Ler also assessed that should the deal be finalised and Perpetual shareholders retain ownership of Perpetual Asset Management, they could face heightened earnings volatility, given the asset management business’ increased competitive pressures compared to wealth management and corporate trust.

“Our intrinsic assessment for Perpetual Asset Management is $15.40 per share, while total corporate costs amount to negative $3.10 per share,” Ler said.

“Shareholders are expected to receive cash proceeds – likely via a capital return – following the repayment of Perpetual’s group debt – currently $771 million – along with transaction and separation costs, and other specific business outlays,” he continued.

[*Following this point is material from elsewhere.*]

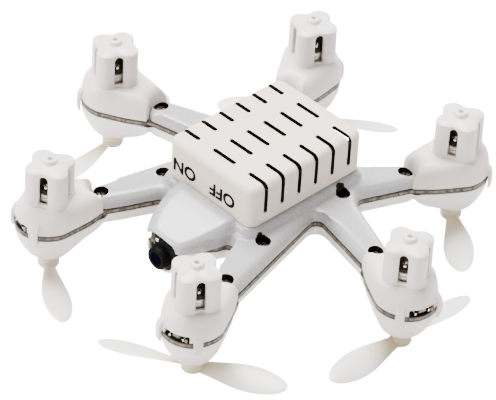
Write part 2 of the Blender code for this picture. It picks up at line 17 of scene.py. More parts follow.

“We don’t expect much surplus capital to be retained for the asset management business, given its capital-light nature.”

Perpetual on Wednesday revealed that its board “unanimously recommends that Perpetual shareholders vote in favour of the scheme of arrangement”.

The KKR deal was the result of a strategic review spanning several months, which the firm said found a separation of Perpetual’s businesses would remove the “conglomerate complexity” which has made it challenging for the market to value Perpetual Group.

On the asset management business that will remain following the deal, Perpetual said it would be “debt free” with $227 billion in assets under management.

Given that, according to the firm’s ASX filing, the Perpetual brand will transfer to KKR, the asset management business will rebrand to become a “new and focused-multi boutique, asset management business” by 31 December 2025.